Writer Wilton Barnhardt: Avoiding The South, Then Finding It
When Wilton Barnhardt graduated from high school in North Carolina, he left for college with no plans to return. He went on what would become a two-decade tour of New York City, Oxford, New Orleans and Los Angeles. Then, even though he’d bet he’d never go back home, he ended up teaching in Raleigh, N.C.
Barnhardt, a writer, produced three well-regarded novels – none of them fully straying into the American South. But this year, he dove into the stories of his home state with “Lookaway, Lookaway,” a novel about the rise and fall of a prominent family in the state’s largest city, Charlotte.

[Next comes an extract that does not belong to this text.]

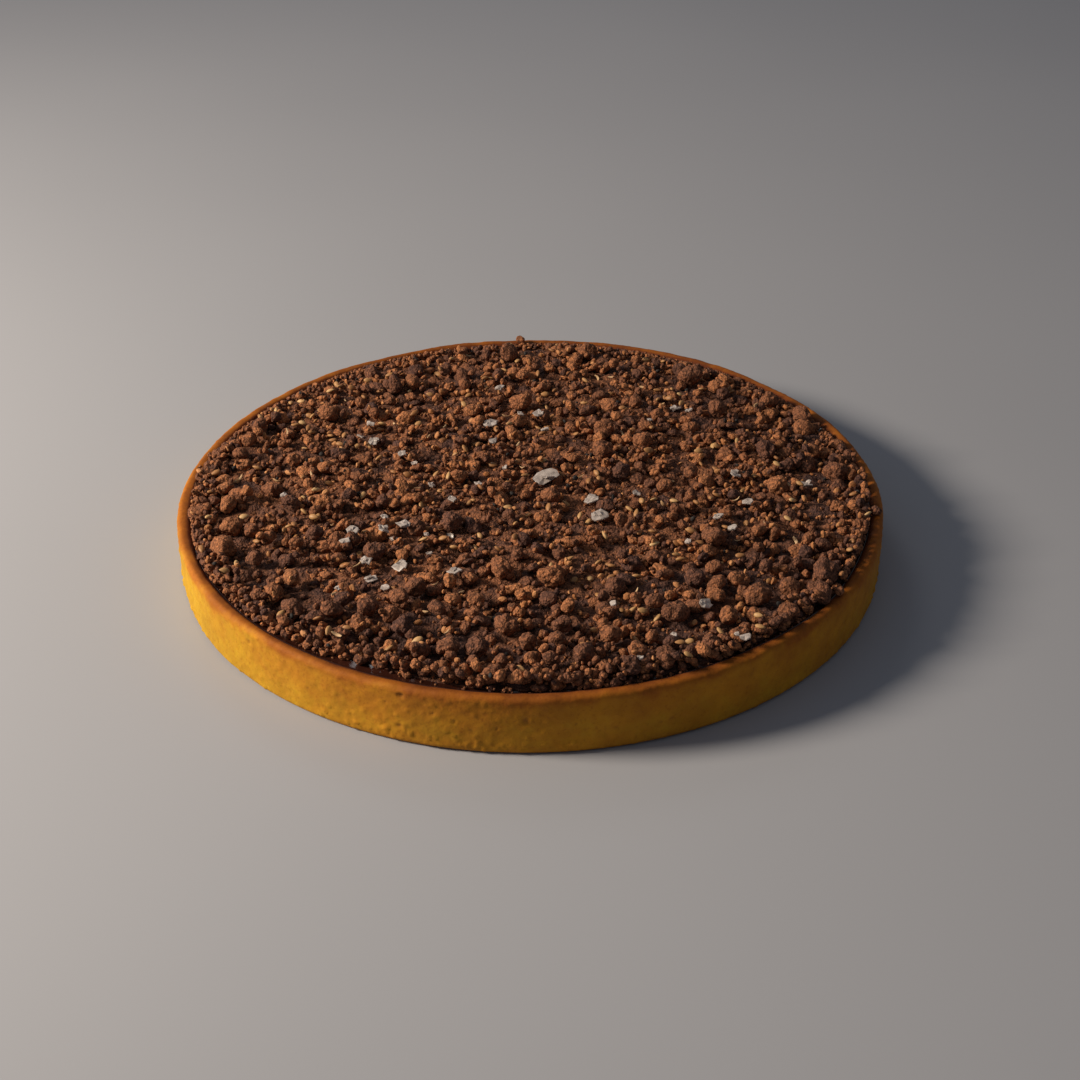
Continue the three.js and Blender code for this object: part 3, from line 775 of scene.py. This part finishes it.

“About the time that I began writing this book I also began dealing with that deep, dark secret that I am a Southerner,” Barnhardt says. “And I really do love it here, and I really fit in better here than I did probably in any of the other places that I lived.”
In this conversation with host Dick Gordon, Barnhardt talks about growing up visiting an aunt in a tony neighborhood of Charlotte, and hearing all the secrets about her wealthy neighbors’ affairs and indiscretions, and about other ways his own experiences inspired his writing.
Also in this show: The song writer and banjo player Old Man Luedecke talks about the inspiration he draws from old country and Canada’s northwestern reaches of Yukon province.